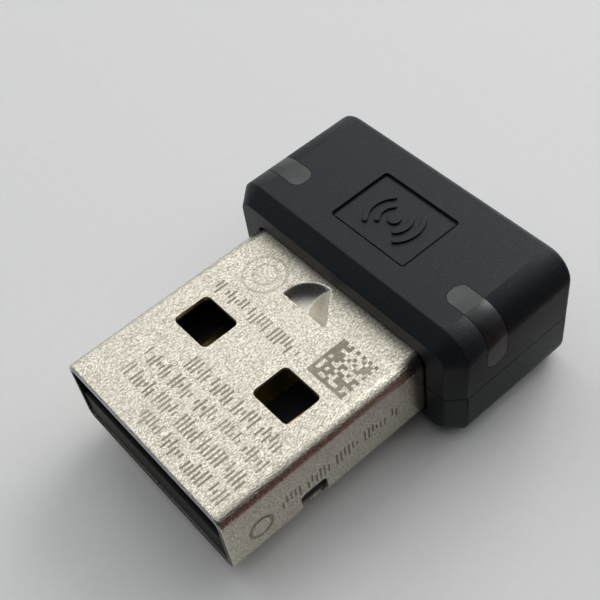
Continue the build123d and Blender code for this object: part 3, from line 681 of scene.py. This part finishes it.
# Each part of the sky: its centre, its colour there, and how its share rises towards the centre
ROOM = (0.022, 0.024, 0.027)
SKY_PARTS = (
    ((0.93, 0.34, 0.12), (0.085, 0.030, 0.022), (0.93, 0.99)),
    ((-0.50, 0.45, 0.74), (0.93, 0.945, 0.955), (0.04, 0.86)),
    ((-0.60, 0.25, 0.76), (1.15, 1.16, 1.165), (0.80, 0.985)),
)


def sky_share(tree, direction, centre, rise):
    """How far each direction of the sky lies towards a centre, from 0 to 1."""
    facing = tree.nodes.new("ShaderNodeVectorMath")
    facing.operation = "DOT_PRODUCT"
    facing.inputs[1].default_value = Vector(centre).normalized()
    tree.links.new(direction, facing.inputs[0])
    share = tree.nodes.new("ShaderNodeMapRange")
    share.interpolation_type = "SMOOTHSTEP"
    share.inputs["From Min"].default_value = rise[0]
    share.inputs["From Max"].default_value = rise[1]
    tree.links.new(facing.outputs["Value"], share.inputs["Value"])
    return share.outputs["Result"]


def sky_mix(tree, share, below, above):
    """Mix a colour, or another mix, with a colour by a share."""
    mix = tree.nodes.new("ShaderNodeMix")
    mix.data_type = "RGBA"
    tree.links.new(share, mix.inputs["Factor"])
    first, second = [socket for socket in mix.inputs if socket.type == "RGBA"]
    if isinstance(below, bpy.types.NodeSocket):
        tree.links.new(below, first)
    else:
        first.default_value = (*below, 1)
    second.default_value = (*above, 1)
    return [socket for socket in mix.outputs if socket.type == "RGBA"][0]


def set_world():
    """A dim room with a warm low patch, and a wide overcast window with a brighter core."""
    world = bpy.data.worlds.new("world")
    world.use_nodes = True
    tree = world.node_tree
    direction = tree.nodes.new("ShaderNodeTexCoord").outputs["Generated"]
    sky = ROOM
    for centre, colour, rise in SKY_PARTS:
        sky = sky_mix(tree, sky_share(tree, direction, centre, rise), sky, colour)
    tree.links.new(sky, tree.nodes["Background"].inputs["Color"])
    bpy.context.scene.world = world


add_floor()
add_backdrop()
add_reflected_card()
add_light("key_light", (-0.09, 0.34, 0.20), 0.25, 0.66)
side_light = add_light("side_light", (0.20, 0.30, 0.15), 0.30, 0.17)
side_light.visible_glossy = False
set_world()

bpy.context.scene.view_settings.view_transform = "Standard"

========

▸ WHAT IS REQUIRED:
Write out every line of the material again, exactly as it reads.

▸ SOLUTION:
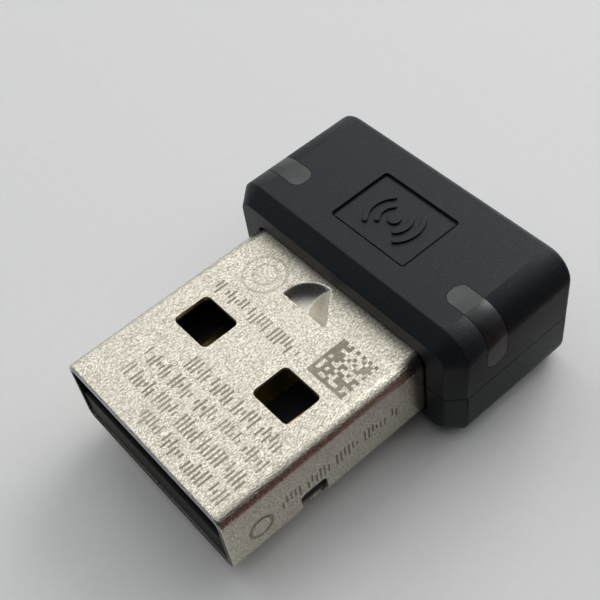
Continue the build123d and Blender code for this object: part 3, from line 681 of scene.py. This part finishes it.
# Each part of the sky: its centre, its colour there, and how its share rises towards the centre
ROOM = (0.022, 0.024, 0.027)
SKY_PARTS = (
    ((0.93, 0.34, 0.12), (0.085, 0.030, 0.022), (0.93, 0.99)),
    ((-0.50, 0.45, 0.74), (0.93, 0.945, 0.955), (0.04, 0.86)),
    ((-0.60, 0.25, 0.76), (1.15, 1.16, 1.165), (0.80, 0.985)),
)


def sky_share(tree, direction, centre, rise):
    """How far each direction of the sky lies towards a centre, from 0 to 1."""
    facing = tree.nodes.new("ShaderNodeVectorMath")
    facing.operation = "DOT_PRODUCT"
    facing.inputs[1].default_value = Vector(centre).normalized()
    tree.links.new(direction, facing.inputs[0])
    share = tree.nodes.new("ShaderNodeMapRange")
    share.interpolation_type = "SMOOTHSTEP"
    share.inputs["From Min"].default_value = rise[0]
    share.inputs["From Max"].default_value = rise[1]
    tree.links.new(facing.outputs["Value"], share.inputs["Value"])
    return share.outputs["Result"]


def sky_mix(tree, share, below, above):
    """Mix a colour, or another mix, with a colour by a share."""
    mix = tree.nodes.new("ShaderNodeMix")
    mix.data_type = "RGBA"
    tree.links.new(share, mix.inputs["Factor"])
    first, second = [socket for socket in mix.inputs if socket.type == "RGBA"]
    if isinstance(below, bpy.types.NodeSocket):
        tree.links.new(below, first)
    else:
        first.default_value = (*below, 1)
    second.default_value = (*above, 1)
    return [socket for socket in mix.outputs if socket.type == "RGBA"][0]


def set_world():
    """A dim room with a warm low patch, and a wide overcast window with a brighter core."""
    world = bpy.data.worlds.new("world")
    world.use_nodes = True
    tree = world.node_tree
    direction = tree.nodes.new("ShaderNodeTexCoord").outputs["Generated"]
    sky = ROOM
    for centre, colour, rise in SKY_PARTS:
        sky = sky_mix(tree, sky_share(tree, direction, centre, rise), sky, colour)
    tree.links.new(sky, tree.nodes["Background"].inputs["Color"])
    bpy.context.scene.world = world


add_floor()
add_backdrop()
add_reflected_card()
add_light("key_light", (-0.09, 0.34, 0.20), 0.25, 0.66)
side_light = add_light("side_light", (0.20, 0.30, 0.15), 0.30, 0.17)
side_light.visible_glossy = False
set_world()

bpy.context.scene.view_settings.view_transform = "Standard"